Listen first and hear the mistakes you made, with an open heart. Apologize for those mistakes first, too, before you tell her your side. When you do tell her how you feel, first say, "Let me explain what I was thinking, even though I can see how it looked to you at the time and I feel bad about that." Be balanced. Be gentle. Be considerate.

Because once you understand what she did and why, what's going to matter the most? Will it matter that she made mistakes herself, that she let her parents make the call, that she rationalized taking the security deposit? Or will it matter that you miss her and you feel hurt and you want to patch things up? Instead of feeling angry and being fixated on her lying to you, admit to yourself how much you care about this. You care and you want to fix it. So try to fix it.

If you'd told me at any point that she was bad news or that you really didn't care about your friendship, I would've said move on. You did say that you have healthier friendships now, but maybe they're also newer friendships, so there's less water under the bridge. Maybe you honestly aren't that good at addressing a friendship that feels intimate and close. Maybe it kicks up trust issues and fears and insecurities in you.

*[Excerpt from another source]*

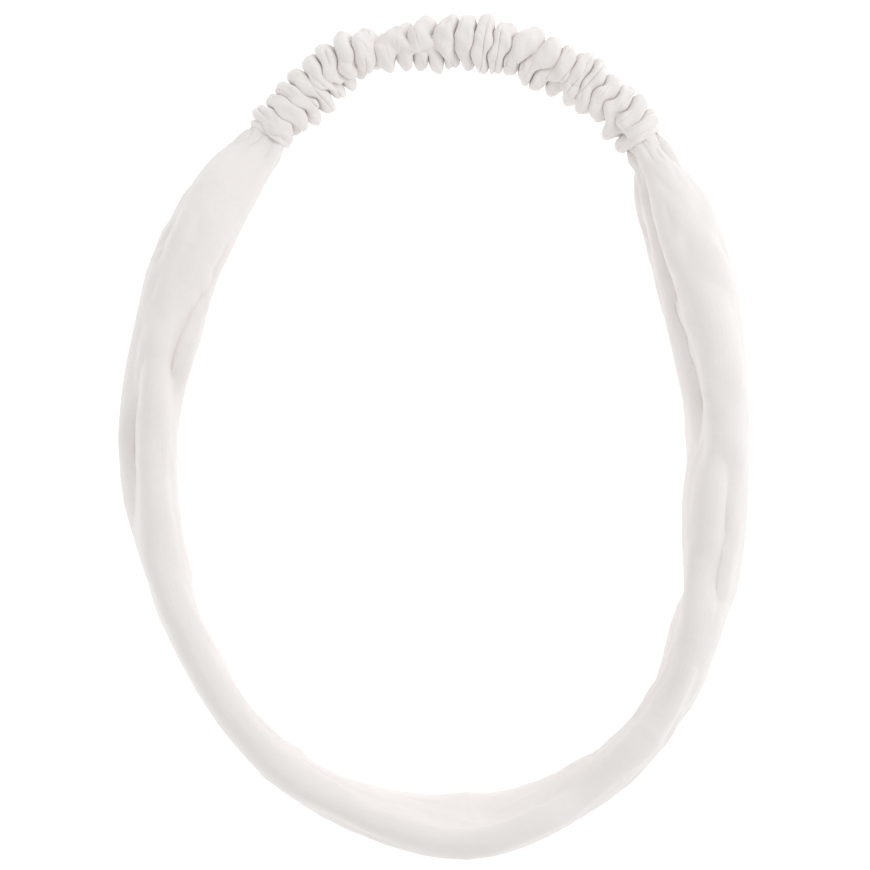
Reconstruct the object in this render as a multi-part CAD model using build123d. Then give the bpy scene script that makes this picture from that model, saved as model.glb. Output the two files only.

But that's exactly what's so important about close friendships! They teach you how to face your own limitations. They teach you how to stop projecting, to stop blaming, and to see someone else's side, with an open heart and open eyes. That will never stop being challenging. But if you can stay calm and apologize when you're wrong, and recognize misunderstandings when they come up? It will make ALL of your relationships — from your most casual friendships to your romantic relationships — much better.

So clear it up. People do change for the worse. Don't let yourself change for the worse because you refuse to look at the truth of what happened.